Comparing stochastic methods, to the unary method in [6], to the unary positional method proposed here, to conventional binary, we see a sliding scale of tradeoffs: the stochastic and unary methods require very long latency, but require very simple hardware. Conventional binary is the most compact representation, but operating on it requires relatively complex hardware. The unary positional system proposed here hits an attractive sweet spot, having much lower latency than stochastic and unary, yet still smaller hardware complexity than conventional binary. In future work, we will apply the method to more complex functions, such as polynomials, encountered in fields such as image and signal processing.

## REFERENCES

[1] B. R. Gaines, Stochastic Computing Systems, ser.

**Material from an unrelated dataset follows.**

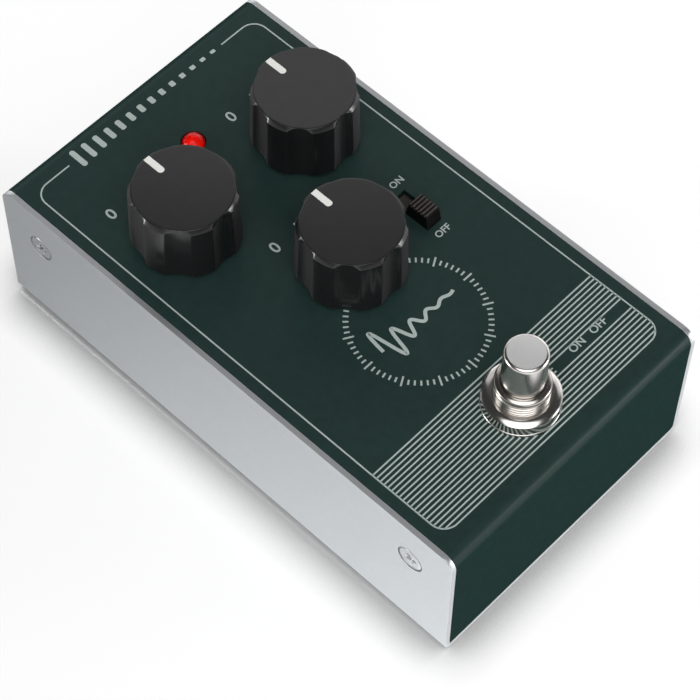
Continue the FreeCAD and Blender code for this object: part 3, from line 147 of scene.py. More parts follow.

Advances in Information Systems Science. Springer US, 1969.
[2] B. D. Brown and H. C. Card, "Stochastic neural computation i: Computational elements," IEEE Transactions On Computers, vol. 50, no. 9, pages 891-905, 2001.
[3] W. Qian and M. D. Riedel, "Synthesizing logical computation on stochastic bit streams," Proceedings of the Design Automation Conference, 2009.
[4] W. Qian, X. Li, M. D. Riedel, K. Bazargan, and D. J. Lilja, "An architecture for fault-tolerant computation with stochastic logic," IEEE Transactions on Computers, vol. 60, pp. 93-105, 2011.
[5] A. Alaghi and J. P. Hayes, "Survey of stochastic computing," ACM Transaction on Embedded Computing, vol. 12, 2013.
[6] D. Jenson and M. Riedel, "A deterministic approach to stochastic computation," ICCAD.
[7] W. Qian, "Digital yet deliberately random: Synthesizing logical computation on stochastic bit streams," Ph.D. dissertation, Ph.D., University of Minnesota, 2011.
[8] Y. Zhu, P. Suo, and K. Bazargan, "Binary stochastic implementation of digital logic," in International Symposium on Field-Programmable Gate Arrays (FPGA), 2014, pp. 171-180.


[^0]:    ${ }^{1}$ Note that multiple positions can receive carryovers simultaneously. So, in fact, positions are parallel-loaded with the carry-in value and $n-1$ zeroes, rather than all zeroes.